- _Material_

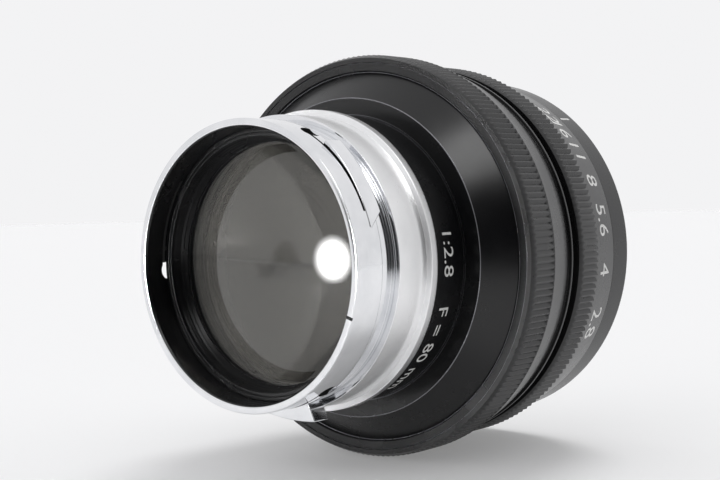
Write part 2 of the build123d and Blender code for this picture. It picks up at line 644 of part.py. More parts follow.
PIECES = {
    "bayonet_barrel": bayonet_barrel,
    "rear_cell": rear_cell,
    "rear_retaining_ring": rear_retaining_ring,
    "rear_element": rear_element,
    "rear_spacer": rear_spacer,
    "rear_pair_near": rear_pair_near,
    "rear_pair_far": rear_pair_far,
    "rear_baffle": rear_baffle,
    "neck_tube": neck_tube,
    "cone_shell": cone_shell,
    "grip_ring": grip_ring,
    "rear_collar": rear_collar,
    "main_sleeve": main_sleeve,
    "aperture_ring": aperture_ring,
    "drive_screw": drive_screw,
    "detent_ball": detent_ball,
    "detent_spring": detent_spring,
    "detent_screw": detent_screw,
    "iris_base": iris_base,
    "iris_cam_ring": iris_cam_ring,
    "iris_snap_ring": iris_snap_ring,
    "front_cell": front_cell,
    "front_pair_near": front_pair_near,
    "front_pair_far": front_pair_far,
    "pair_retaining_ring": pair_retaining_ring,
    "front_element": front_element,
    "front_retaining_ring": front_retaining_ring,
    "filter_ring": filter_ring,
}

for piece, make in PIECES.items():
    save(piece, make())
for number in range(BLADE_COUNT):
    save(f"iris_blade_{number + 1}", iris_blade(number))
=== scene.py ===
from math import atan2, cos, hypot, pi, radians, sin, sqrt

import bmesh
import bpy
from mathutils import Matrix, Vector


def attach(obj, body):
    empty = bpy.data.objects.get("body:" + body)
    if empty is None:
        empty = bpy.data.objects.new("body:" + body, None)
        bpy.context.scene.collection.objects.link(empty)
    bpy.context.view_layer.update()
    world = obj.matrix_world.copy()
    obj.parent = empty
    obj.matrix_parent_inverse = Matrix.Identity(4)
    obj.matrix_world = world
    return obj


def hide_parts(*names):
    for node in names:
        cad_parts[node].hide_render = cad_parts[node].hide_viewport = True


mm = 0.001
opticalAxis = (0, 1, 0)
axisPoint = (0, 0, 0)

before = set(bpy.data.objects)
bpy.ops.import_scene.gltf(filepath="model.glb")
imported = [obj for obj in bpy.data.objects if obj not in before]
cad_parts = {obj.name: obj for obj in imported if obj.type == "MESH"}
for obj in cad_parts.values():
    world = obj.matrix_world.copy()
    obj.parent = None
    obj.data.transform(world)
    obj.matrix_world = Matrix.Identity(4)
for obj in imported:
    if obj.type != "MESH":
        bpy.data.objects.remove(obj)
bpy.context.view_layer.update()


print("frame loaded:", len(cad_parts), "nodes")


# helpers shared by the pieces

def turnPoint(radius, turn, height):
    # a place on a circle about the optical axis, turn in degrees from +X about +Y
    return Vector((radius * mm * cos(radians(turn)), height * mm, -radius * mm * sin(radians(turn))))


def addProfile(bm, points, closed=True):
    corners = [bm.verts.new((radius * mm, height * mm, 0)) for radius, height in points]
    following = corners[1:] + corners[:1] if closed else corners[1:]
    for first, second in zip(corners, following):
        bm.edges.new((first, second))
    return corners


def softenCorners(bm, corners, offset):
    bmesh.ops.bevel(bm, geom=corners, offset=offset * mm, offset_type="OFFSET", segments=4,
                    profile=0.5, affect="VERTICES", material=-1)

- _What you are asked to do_
Print exactly the lines from the line with "for piece, make" to the line with "obj.parent = empty", both included, and nothing else.

- _Exercise solution_
for piece, make in PIECES.items():
    save(piece, make())
for number in range(BLADE_COUNT):
    save(f"iris_blade_{number + 1}", iris_blade(number))
=== scene.py ===
from math import atan2, cos, hypot, pi, radians, sin, sqrt

import bmesh
import bpy
from mathutils import Matrix, Vector


def attach(obj, body):
    empty = bpy.data.objects.get("body:" + body)
    if empty is None:
        empty = bpy.data.objects.new("body:" + body, None)
        bpy.context.scene.collection.objects.link(empty)
    bpy.context.view_layer.update()
    world = obj.matrix_world.copy()
    obj.parent = empty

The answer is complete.